Terafab arrives at a moment of intense geopolitical and industrial competition over semiconductor sovereignty. The U.S. CHIPS Act has already channeled billions into domestic fab construction by TSMC, Intel, and Samsung, but Terafab would be the first major fab built by a non-semiconductor company. This mirrors a broader trend of hyperscaler vertical integration -- Apple designs its own chips, Google builds TPUs, Amazon created Graviton and Trainium -- but none of these companies have attempted to manufacture their own silicon. Tesla is proposing to skip the design-only model entirely and go straight to fabrication.

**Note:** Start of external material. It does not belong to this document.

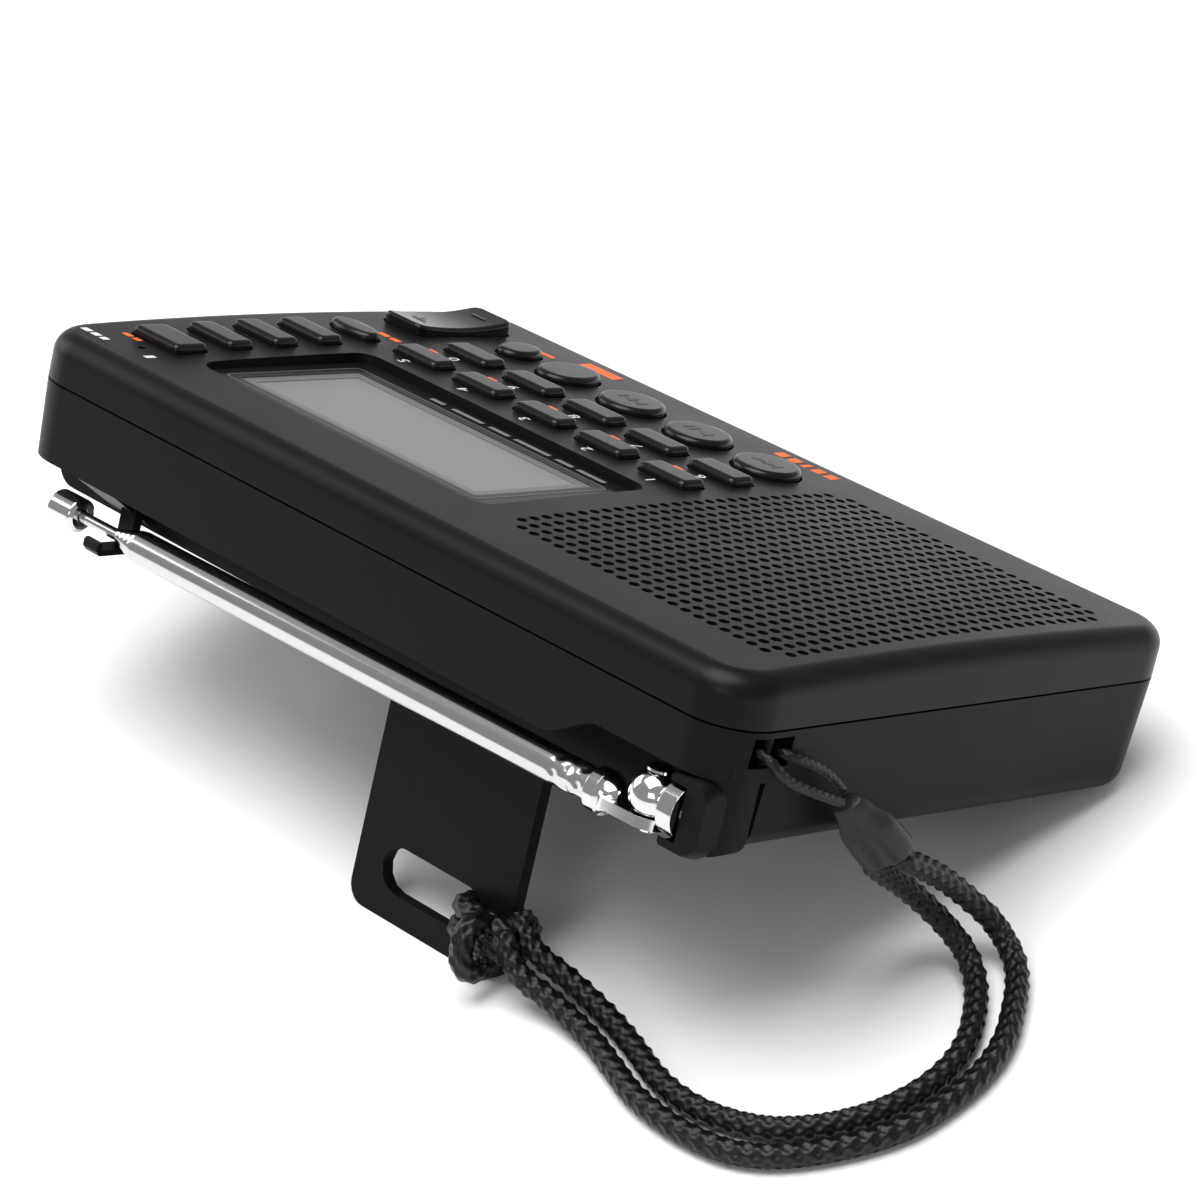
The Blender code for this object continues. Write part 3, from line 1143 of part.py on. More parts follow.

The historical parallel that skeptics most frequently cite is Tesla's 4680 battery cell program, which promised 100 GWh of annual production by 2022 but achieved only roughly 20 GWh by 2025. Semiconductor manufacturing is arguably harder than battery production: it requires atomic-level precision, years of process development to achieve viable yields, and a specialized workforce that is in extremely short supply globally. Yet Musk's track record also includes achievements that were widely dismissed as impossible, from reusable rockets to scaled electric vehicle production. Whether Terafab joins the list of Musk's improbable successes or his overambitious stumbles will likely become clear by the 2027-2028 timeframe, when AI5 production yields will reveal whether Tesla can truly compete with the world's most sophisticated manufacturers.